Here’s the 11-minute video from the Aspen Institute:
In 1949, when Walter Paepcke began assembling what is now the Aspen Institute, he was a trustee of the University of Chicago and participated in the university’s ‘Great Books’ seminar, led by philosopher Mortimer Adler. That experience inspired Paepcke to create Aspen Institute’s ‘Executive Seminar’ — a forum where selected captains of American industry could read and discuss selections from the works of classic and modern writers, “with the goal of better understanding the challenges facing the organizations and communities they served.”
“The Executive Seminar was not intended to make a corporate treasurer a more skilled corporate treasurer,” said Paepcke, “but to help a leader gain access to his or her own humanity by becoming more self-aware, more self-correcting, and more self-fulfilling.”
Half a century later, we can see the results of Walter Paepcke’s attempts, through the Aspen Skiing Corporation and the Aspen Institute, to uplift the residents of Aspen Colorado and give them access to the great benefits normally available to people living in cities like Chicago and Washington DC.
We can also see, half a century later, just how wonderfully those ‘economic advantages’ have played out, in places like Chicago — Walter Paepcke’s hometown —or Washington DC — the current home of the Aspen Institute.

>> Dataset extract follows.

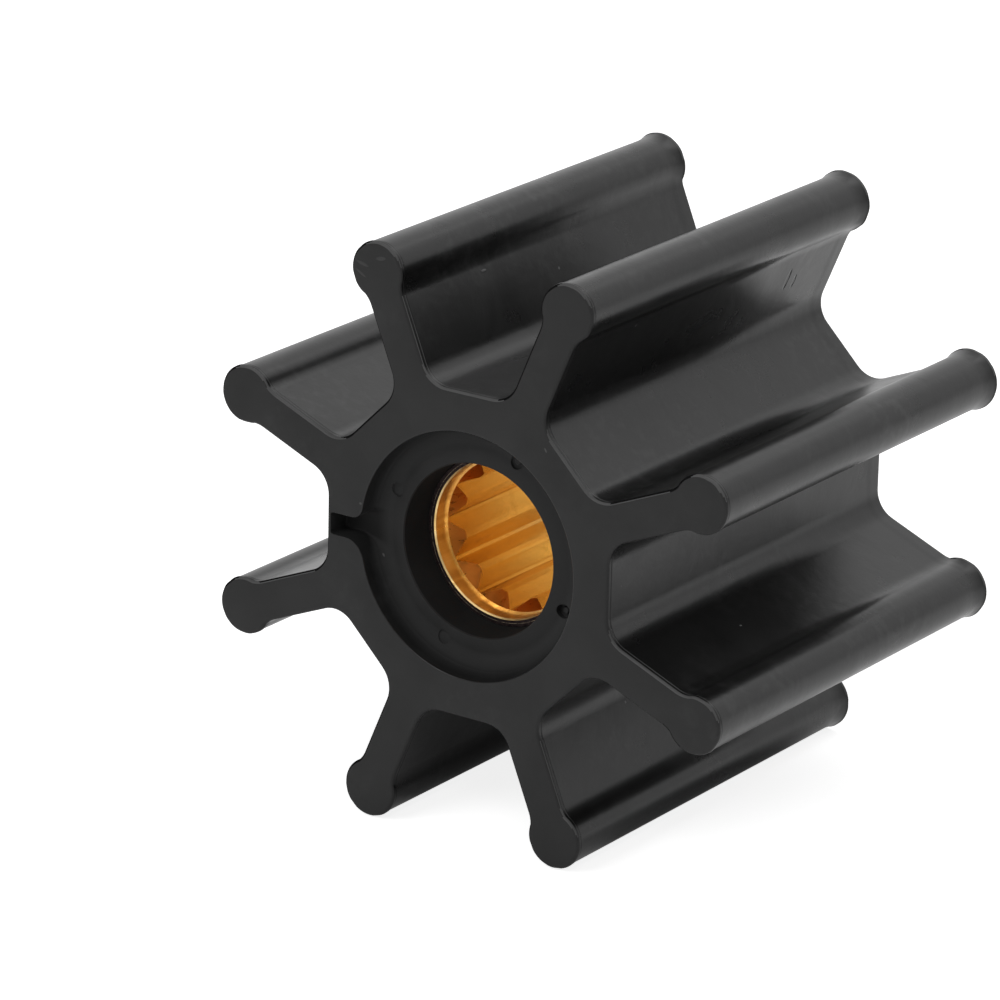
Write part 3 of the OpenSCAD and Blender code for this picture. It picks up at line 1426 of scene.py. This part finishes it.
RUBBER: dict[Region, RubberFinish] = {
    Region.SIDE: RubberFinish(
        "vane_rubber", tone=0.006, roughness=0.3, specular=0.38, grain=0.25, cloud=0.25,
        dust=0.05, scuff=0.022,
        marks=(
            Mark((11.0, 15.4, 21.1), (0.3, 0.35, 1.4), -22, 0.004, -0.12),
            Mark((10.7, 17.0, 20.5), (0.3, 0.3, 0.9), -22, 0.004, -0.12),
            Mark((20.27, 2.09, 10.61), (0.13, 0.13, 0.13), tone=0.25),
            Mark((22.03, -8.74, -6.91), (0.12, 0.2, 0.12)),
            Mark((-8.04, -11.45, 24.77), (0.15, 0.5, 0.15), tone=0.12),
        ),
    ),
    Region.FACE: RubberFinish(
        "face_rubber", tone=0.021, roughness=0.62, specular=0.32, cloud=0.12, dust=0.03,
        scuff=0.01,
        marks=(
            Mark((-12.85, -25.15, 2.83), (0.2, 0.2, 0.15), tone=0.08),
            Mark((-13.0, -25.15, 27.8), (0.9, 0.3, 0.2), -15, 0.05),
            Mark((-10.8, -25.15, 28.7), (0.7, 0.3, 0.25), 10, 0.05),
            Mark((-13.2, -25.15, 26.8), (0.8, 0.3, 0.15), -30, 0.05),
            Mark((11.63, -25.15, 5.55), (0.15, 0.2, 0.15), tone=0.12),
            Mark((9.3, -25.15, 13.07), (0.12, 0.2, 0.3), 30, 0.08),
        ),
    ),
    Region.RECESS: RubberFinish(
        "recess_rubber", tone=0.031, roughness=0.65, specular=0.2, dust=0.03,
        # Painted shade, darker towards the recess's wall.
        painted_shade_share=0.55,
        marks=(
            Mark((-11.64, -22.6, -3.0), (0.12, 0.4, 0.28), 25, 0.09),
            Mark((-3.85, -22.6, 11.92), (0.15, 0.4, 0.15), tone=0.09),
        ),
    ),
    Region.BORE: RubberFinish("bore_rubber", tone=0.019, roughness=0.75, specular=0.08),
    # Darker and paler copies of the face rubber: painted shade and painted highlight on the front
    # edge.
    Region.SHADE_PAINTED_EDGE: RubberFinish("painted_shade_edge_rubber", tone=0.004, roughness=0.8, specular=0.06),
    Region.HIGHLIGHT_PAINTED_EDGE: RubberFinish("painted_highlight_edge_rubber", tone=0.085, roughness=0.55, specular=0.4),
}
BRASS: dict[Cut, BrassFinish] = {
    Cut.BORE: BrassFinish("cut_brass", (0.92, 0.66, 0.28), (0.62, 0.34, 0.08), 0.2, (0.6, 0.85)),
    Cut.END: BrassFinish(
        "end_brass", (0.12, 0.09, 0.085), (0.03, 0.021, 0.023), 0.6, (0.35, 0.65),
        # A painted glint along one turned ring of the end face.
        stain_scale=2600.0, glint_ring_radii=(8.6 * MM,),
    ),
    # Darker, redder brass on the lead cones: painted shade, as they mirror the dim front of the
    # room.
    Cut.LEAD: BrassFinish("shaded_lead_brass", (1.0, 0.35, 0.055), (0.85, 0.26, 0.04), 0.32, (0.55, 0.8)),
    Cut.PILOT: BrassFinish(
        "pilot_brass", (0.98, 0.72, 0.34), (0.78, 0.48, 0.17), 0.36, (0.5, 0.75),
        stain_scale=1500.0,
    ),
    Cut.RIM: BrassFinish(
        "rim_brass", (0.93, 0.69, 0.33), (0.76, 0.5, 0.18), 0.36, (0.45, 0.75),
        mouth=(30 * MM, 31 * MM),
    ),
}


def hand_in(piece: bpy.types.Object, node: str) -> None:
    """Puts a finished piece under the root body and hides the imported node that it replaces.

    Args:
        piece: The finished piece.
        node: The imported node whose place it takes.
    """
    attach(piece, "root")
    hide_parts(node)
    LOG.info("%s: %d faces", piece.name, len(piece.data.polygons))


def main() -> None:
    """Builds the impeller and its studio in order."""
    wheel_low, wheel_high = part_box(WHEEL_NODE)
    bush_low, bush_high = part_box(BUSH_NODE)
    wheel = VaneWheel(length=wheel_high.y - wheel_low.y, finishes=RUBBER)
    hand_in(wheel.build(), WHEEL_NODE)
    bush = SplineBush(length=bush_high.y - bush_low.y,
                      outer_r=(bush_high.x - bush_low.x) / 2, finishes=BRASS)
    hand_in(bush.build(), BUSH_NODE)
    Studio(floor_z=wheel_low.z).build()
    bpy.context.scene.view_settings.view_transform = "Standard"


if __name__ == "__main__":
    logging.basicConfig(level=logging.INFO)
    main()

Apparently, both of those cities ranked in the top ten American ‘urban communities’ for the number of murders per 100,000 residents, according to 2009 FBI figures. Washington DC was ranked 11th in violent crimes overall, and Chicago was ranked 28th.
Many people — perhaps, people who don’t know better — might rank Aspen, Colorado, as an economic, recreational, and cultural paradise. Some of us might have a different take.
In this article series, we’re going to consider a trade-off. Does rural America really want the ‘benefits’ of living in a big city, as the Aspen Institute booklet is suggesting?
Or did we move to Pagosa Springs — and remain in Pagosa Springs — because we found something here, more valuable than the ‘benefits’ of living in a big city?